Tuesday, August 4, 2009: 8:00 AM-11:30 AM
Acoma/Zuni, Albuquerque Convention Center
Mary Turnipseed, Gordon and Betty Moore Foundation
Raphael D. Sagarin, Duke University
Raphael Sagarin, University of Arizona
The Public Trust Doctrine (PTD) is an ancient legal concept that is incorporated in U.S. law, but rarely invoked outside of the coastal zone. In its most basic form, the PTD obliges governments to manage common natural resources in the best interest of their citizens, both current and future. Historically the doctrine has protected the public’s rights to fishing, navigation, and commerce over and in navigable waterways and tidal waters. Today it is a state-focused legal doctrine that has been integral to the protection of some coastal ecosystems and ecosystem services in many states.
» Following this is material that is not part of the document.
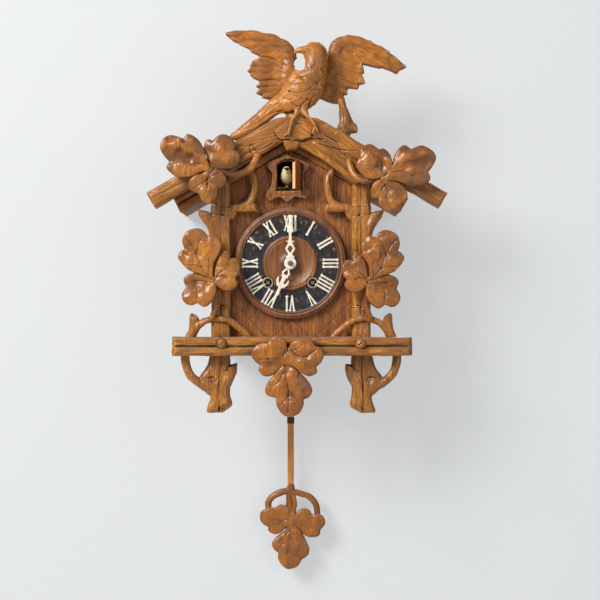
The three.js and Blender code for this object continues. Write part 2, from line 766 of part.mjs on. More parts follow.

This session will show why a more expansive view of the PTD should be taken and how it could provide a powerful and intuitive framework for re-examining environmental law across ecosystems. This discussion about the PTD can be viewed as an essential component of operationalizing the 2009 ESA meeting theme of Ecological Knowledge and a Global Sustainable Society
, because the doctrine provides a holistic platform for turning our understanding of ecosystem services into sound environmental policy. The objectives of this organized oral session are threefold: 1) to introduce a broad audience to a powerful, but underutilized management tool 2) to jumpstart a new consortium for PTD studies that will synthesize the latest research about ecosystem services and match it with specific policy recommendations based on the doctrine; and 3) to link ecologists who are developing the science of ecosystem services with the legal and policy experts who are already part of this nascent consortium so that their policy recommendations reflect and incorporate scientific findings. Each presenter will speak for 15 minutes about his or her particular area of expertise: the “Sky Trust” concept; protecting ecosystem services with the PTD; using the doctrine to manage watersheds; the PTD and costal resources management; the ecological justifications for an expansive view of the doctrine in U.S. ocean waters; the manifestation of the PTD in international environmental law; and the general role of the PTD in natural resources governance. After each presentation, we will have a 5-minute period for questions. The moderator will introduce each presenter by stating how his or her work informs the topic and builds on the previous presentation.